**Exercise instructions**
The data must be written out once more, precisely as given.

**Given data**
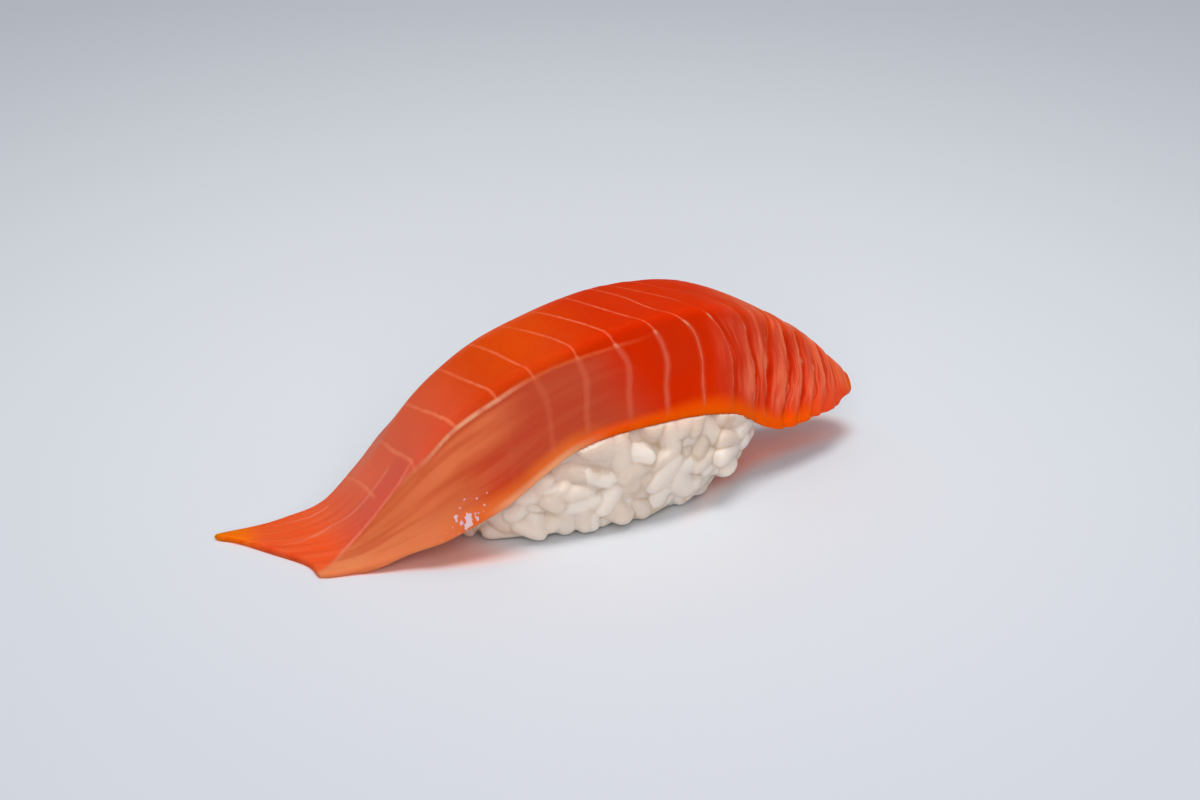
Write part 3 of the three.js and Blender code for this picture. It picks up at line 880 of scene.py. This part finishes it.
# z, the plan's size there as a share of the largest.
RICE_SIDE = np.array([[0, 0.86], [3.5, 0.93], [8, 1.0], [15, 0.95], [22, 0.76], [27, 0.45]])
CORE_INSET = 0.7
CORE_FOOT_INSET = 1.0  # more than that at the floor
GRAIN_LENGTH = 6.8
GRAIN_WIDTH = 3.6
GRAIN_FLATNESS = 0.75
GRAIN_BLUNTNESS = 2.8  # exponent of its outline, 2 for an ellipse
GRAIN_DEPTH = 0.95  # of a grain's axis under the rice's face
GRAIN_DEPTH_SWING = 0.6
GRAIN_STEP = 4.5
GRAIN_ROWS = 9
LOWEST_ROW_Z = 1.7
HIGHEST_ROW_Z = 20.0
# The most that a grain strays: along its row, up, and in radians in its heading and out of the face.
GRAIN_STRAY_ALONG = 1.2
GRAIN_STRAY_UP = 0.9
GRAIN_TURN = 1.35
GRAIN_TILT = 0.25
GRAIN_BEND = 0.35
GRAIN_TAPER = 0.10  # of its thickness, from its middle to an end
GRAIN_FLOOR_GAP = 0.35  # under the lowest grains
GRAIN_RINGS = 11
GRAIN_SIDES = 12
GRAIN_SEED = 11
RICE_VOXEL = 0.26
RICE_SOFTENING = 5  # rounds
PRESS_GAP = 0.12  # between the rice and the slice's underside
PRESS_ASIDE = 0.4  # how far aside of the slice a point may lie and still be pressed
SLICE_REACH = 9.0  # up to which the distance from the slice is measured


def rice_face(angle, z, inset):
    """A point of the block's side at an angle and a height, moved in by an inset."""
    share = float(through(RICE_SIDE[:, 0], list(RICE_SIDE[:, 1]), z))
    power = 2 / RICE_SQUARENESS
    bow = [math.copysign(abs(v) ** power, v) for v in (math.cos(angle), math.sin(angle))]
    return np.array([
        RICE_FOOT_X + RICE_LEAN * z + (share * RICE_HALF_LENGTH - inset) * bow[0],
        (share * RICE_HALF_WIDTH - inset) * bow[1],
        z,
    ])


def even_angles(z, phase):
    """Angles that split the block's outline at a height into even steps."""
    turns = np.linspace(0, 2 * math.pi, 241)
    points = np.array([rice_face(a, z, 0) for a in turns])
    lengths = np.concatenate([[0], np.cumsum(np.linalg.norm(np.diff(points, axis=0), axis=1))])
    count = round(lengths[-1] / GRAIN_STEP)
    return np.interp((np.arange(count) + phase) / count * lengths[-1], lengths, turns)


def rounded_power(value, power):
    return np.sign(value) * np.abs(value) ** power


def grain_points(draw):
    """Points and half sizes of one plump grain along X round the origin, blunt at its ends, a little bent."""
    latitude = np.linspace(-math.pi / 2, math.pi / 2, GRAIN_RINGS + 2)[1:-1]
    longitude = np.linspace(0, 2 * math.pi, GRAIN_SIDES, endpoint=False)
    lat, lon = np.meshgrid(latitude, longitude, indexing="ij")
    blunt = 2 / GRAIN_BLUNTNESS
    x = rounded_power(np.sin(lat), blunt)
    ring = rounded_power(np.cos(lat), blunt)
    points = np.stack([x, ring * np.cos(lon), ring * np.sin(lon)], -1).reshape(-1, 3)
    points = np.concatenate([[[-1, 0, 0]], points, [[1, 0, 0]]])
    size = 1 + draw.uniform(-0.22, 0.16)
    slim = draw.uniform(0.92, 1.1)
    half = np.array([GRAIN_LENGTH, GRAIN_WIDTH * slim, GRAIN_WIDTH * slim * GRAIN_FLATNESS]) * size / 2
    points *= half
    taper = 1 - GRAIN_TAPER * points[:, :1] / (GRAIN_LENGTH / 2)
    points[:, 1:] *= taper
    bend = draw.uniform(-GRAIN_BEND, GRAIN_BEND)
    points[:, 1] += bend * (points[:, 0] / (GRAIN_LENGTH / 2)) ** 2
    return points, half


def grain_faces():
    """Faces of one grain: rings of quads, and a fan at each end."""
    faces = ring_faces(GRAIN_RINGS, GRAIN_SIDES, first=1)
    last = 1 + GRAIN_RINGS * GRAIN_SIDES
    for s in range(GRAIN_SIDES):
        after = (s + 1) % GRAIN_SIDES
        faces.append([0, 1 + after, 1 + s])
        faces.append([last, last - GRAIN_SIDES + s, last - GRAIN_SIDES + after])
    return faces


def laid_grains():
    """Placed grains all round the block: for each its points, centre, axes and half sizes."""
    draw = np.random.default_rng(GRAIN_SEED)
    grains = []
    for row in range(GRAIN_ROWS):
        z = mixed(LOWEST_ROW_Z, HIGHEST_ROW_Z, row / (GRAIN_ROWS - 1))
        for angle in even_angles(z, (row % 2) / 2 + draw.uniform(-0.1, 0.1)):
            grains.append(laid_grain(angle, z, draw))
    return grains


def laid_grain(angle, z, draw):
    """One grain laid in the block's face: its points, centre, axes and half sizes."""
    ahead = unit(rice_face(angle + 0.02, z, 0) - rice_face(angle - 0.02, z, 0))
    above = unit(rice_face(angle, z + 0.2, 0) - rice_face(angle, z - 0.2, 0))
    outside = unit(np.cross(ahead, above))
    centre = rice_face(angle, z, GRAIN_DEPTH + draw.uniform(-1, 1) * GRAIN_DEPTH_SWING)
    centre = centre + ahead * draw.uniform(-GRAIN_STRAY_ALONG, GRAIN_STRAY_ALONG)
    centre = centre + above * draw.uniform(-GRAIN_STRAY_UP, GRAIN_STRAY_UP)
    turn = draw.uniform(-GRAIN_TURN, GRAIN_TURN)
    tilt = draw.uniform(-GRAIN_TILT, GRAIN_TILT)
    along = unit(ahead * math.cos(turn) + above * math.sin(turn))
    sideways = np.cross(outside, along)
    tilted = along * math.cos(tilt) + outside * math.sin(tilt)
    axes = np.stack([tilted, sideways, np.cross(tilted, sideways)])
    points, half = grain_points(draw)
    points = points @ axes + centre
    lift = max(GRAIN_FLOOR_GAP - points[:, 2].min(), 0)
    points[:, 2] += lift
    centre = centre + np.array([0, 0, lift])
    return points, centre, axes, half


def core_mesh_data():
    """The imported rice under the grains: stacked ovals, closed underneath and on top."""
    levels, sides = 14, 64
    points = []
    for z in np.linspace(0.3, RICE_HEIGHT - 1, levels):
        inset = CORE_INSET + CORE_FOOT_INSET * smooth(4, 0, z)
        points += [rice_face(2 * math.pi * i / sides, z, inset) for i in range(sides)]
    bottom = list(range(sides))[::-1]
    top = list(range((levels - 1) * sides, levels * sides))
    return np.array(points), [bottom, top, *ring_faces(levels, sides)]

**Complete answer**
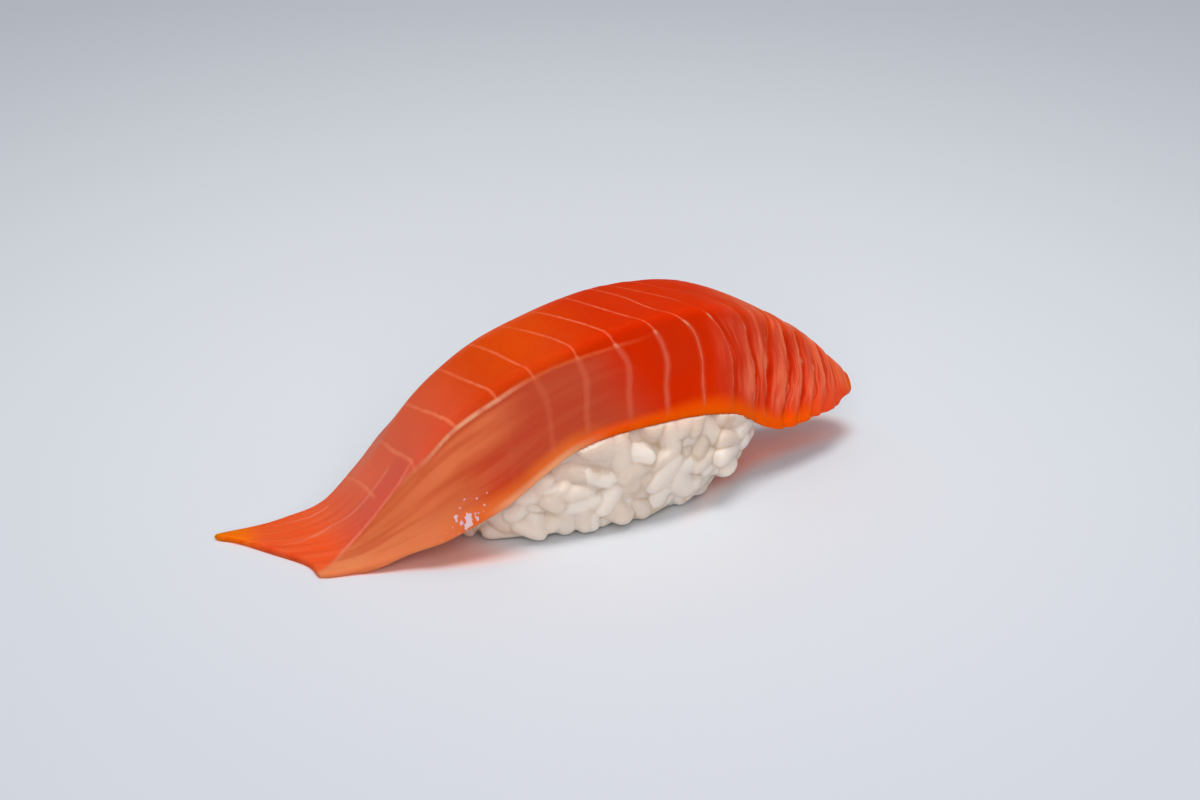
Write part 3 of the three.js and Blender code for this picture. It picks up at line 880 of scene.py. This part finishes it.
# z, the plan's size there as a share of the largest.
RICE_SIDE = np.array([[0, 0.86], [3.5, 0.93], [8, 1.0], [15, 0.95], [22, 0.76], [27, 0.45]])
CORE_INSET = 0.7
CORE_FOOT_INSET = 1.0  # more than that at the floor
GRAIN_LENGTH = 6.8
GRAIN_WIDTH = 3.6
GRAIN_FLATNESS = 0.75
GRAIN_BLUNTNESS = 2.8  # exponent of its outline, 2 for an ellipse
GRAIN_DEPTH = 0.95  # of a grain's axis under the rice's face
GRAIN_DEPTH_SWING = 0.6
GRAIN_STEP = 4.5
GRAIN_ROWS = 9
LOWEST_ROW_Z = 1.7
HIGHEST_ROW_Z = 20.0
# The most that a grain strays: along its row, up, and in radians in its heading and out of the face.
GRAIN_STRAY_ALONG = 1.2
GRAIN_STRAY_UP = 0.9
GRAIN_TURN = 1.35
GRAIN_TILT = 0.25
GRAIN_BEND = 0.35
GRAIN_TAPER = 0.10  # of its thickness, from its middle to an end
GRAIN_FLOOR_GAP = 0.35  # under the lowest grains
GRAIN_RINGS = 11
GRAIN_SIDES = 12
GRAIN_SEED = 11
RICE_VOXEL = 0.26
RICE_SOFTENING = 5  # rounds
PRESS_GAP = 0.12  # between the rice and the slice's underside
PRESS_ASIDE = 0.4  # how far aside of the slice a point may lie and still be pressed
SLICE_REACH = 9.0  # up to which the distance from the slice is measured


def rice_face(angle, z, inset):
    """A point of the block's side at an angle and a height, moved in by an inset."""
    share = float(through(RICE_SIDE[:, 0], list(RICE_SIDE[:, 1]), z))
    power = 2 / RICE_SQUARENESS
    bow = [math.copysign(abs(v) ** power, v) for v in (math.cos(angle), math.sin(angle))]
    return np.array([
        RICE_FOOT_X + RICE_LEAN * z + (share * RICE_HALF_LENGTH - inset) * bow[0],
        (share * RICE_HALF_WIDTH - inset) * bow[1],
        z,
    ])


def even_angles(z, phase):
    """Angles that split the block's outline at a height into even steps."""
    turns = np.linspace(0, 2 * math.pi, 241)
    points = np.array([rice_face(a, z, 0) for a in turns])
    lengths = np.concatenate([[0], np.cumsum(np.linalg.norm(np.diff(points, axis=0), axis=1))])
    count = round(lengths[-1] / GRAIN_STEP)
    return np.interp((np.arange(count) + phase) / count * lengths[-1], lengths, turns)


def rounded_power(value, power):
    return np.sign(value) * np.abs(value) ** power


def grain_points(draw):
    """Points and half sizes of one plump grain along X round the origin, blunt at its ends, a little bent."""
    latitude = np.linspace(-math.pi / 2, math.pi / 2, GRAIN_RINGS + 2)[1:-1]
    longitude = np.linspace(0, 2 * math.pi, GRAIN_SIDES, endpoint=False)
    lat, lon = np.meshgrid(latitude, longitude, indexing="ij")
    blunt = 2 / GRAIN_BLUNTNESS
    x = rounded_power(np.sin(lat), blunt)
    ring = rounded_power(np.cos(lat), blunt)
    points = np.stack([x, ring * np.cos(lon), ring * np.sin(lon)], -1).reshape(-1, 3)
    points = np.concatenate([[[-1, 0, 0]], points, [[1, 0, 0]]])
    size = 1 + draw.uniform(-0.22, 0.16)
    slim = draw.uniform(0.92, 1.1)
    half = np.array([GRAIN_LENGTH, GRAIN_WIDTH * slim, GRAIN_WIDTH * slim * GRAIN_FLATNESS]) * size / 2
    points *= half
    taper = 1 - GRAIN_TAPER * points[:, :1] / (GRAIN_LENGTH / 2)
    points[:, 1:] *= taper
    bend = draw.uniform(-GRAIN_BEND, GRAIN_BEND)
    points[:, 1] += bend * (points[:, 0] / (GRAIN_LENGTH / 2)) ** 2
    return points, half


def grain_faces():
    """Faces of one grain: rings of quads, and a fan at each end."""
    faces = ring_faces(GRAIN_RINGS, GRAIN_SIDES, first=1)
    last = 1 + GRAIN_RINGS * GRAIN_SIDES
    for s in range(GRAIN_SIDES):
        after = (s + 1) % GRAIN_SIDES
        faces.append([0, 1 + after, 1 + s])
        faces.append([last, last - GRAIN_SIDES + s, last - GRAIN_SIDES + after])
    return faces


def laid_grains():
    """Placed grains all round the block: for each its points, centre, axes and half sizes."""
    draw = np.random.default_rng(GRAIN_SEED)
    grains = []
    for row in range(GRAIN_ROWS):
        z = mixed(LOWEST_ROW_Z, HIGHEST_ROW_Z, row / (GRAIN_ROWS - 1))
        for angle in even_angles(z, (row % 2) / 2 + draw.uniform(-0.1, 0.1)):
            grains.append(laid_grain(angle, z, draw))
    return grains


def laid_grain(angle, z, draw):
    """One grain laid in the block's face: its points, centre, axes and half sizes."""
    ahead = unit(rice_face(angle + 0.02, z, 0) - rice_face(angle - 0.02, z, 0))
    above = unit(rice_face(angle, z + 0.2, 0) - rice_face(angle, z - 0.2, 0))
    outside = unit(np.cross(ahead, above))
    centre = rice_face(angle, z, GRAIN_DEPTH + draw.uniform(-1, 1) * GRAIN_DEPTH_SWING)
    centre = centre + ahead * draw.uniform(-GRAIN_STRAY_ALONG, GRAIN_STRAY_ALONG)
    centre = centre + above * draw.uniform(-GRAIN_STRAY_UP, GRAIN_STRAY_UP)
    turn = draw.uniform(-GRAIN_TURN, GRAIN_TURN)
    tilt = draw.uniform(-GRAIN_TILT, GRAIN_TILT)
    along = unit(ahead * math.cos(turn) + above * math.sin(turn))
    sideways = np.cross(outside, along)
    tilted = along * math.cos(tilt) + outside * math.sin(tilt)
    axes = np.stack([tilted, sideways, np.cross(tilted, sideways)])
    points, half = grain_points(draw)
    points = points @ axes + centre
    lift = max(GRAIN_FLOOR_GAP - points[:, 2].min(), 0)
    points[:, 2] += lift
    centre = centre + np.array([0, 0, lift])
    return points, centre, axes, half


def core_mesh_data():
    """The imported rice under the grains: stacked ovals, closed underneath and on top."""
    levels, sides = 14, 64
    points = []
    for z in np.linspace(0.3, RICE_HEIGHT - 1, levels):
        inset = CORE_INSET + CORE_FOOT_INSET * smooth(4, 0, z)
        points += [rice_face(2 * math.pi * i / sides, z, inset) for i in range(sides)]
    bottom = list(range(sides))[::-1]
    top = list(range((levels - 1) * sides, levels * sides))
    return np.array(points), [bottom, top, *ring_faces(levels, sides)]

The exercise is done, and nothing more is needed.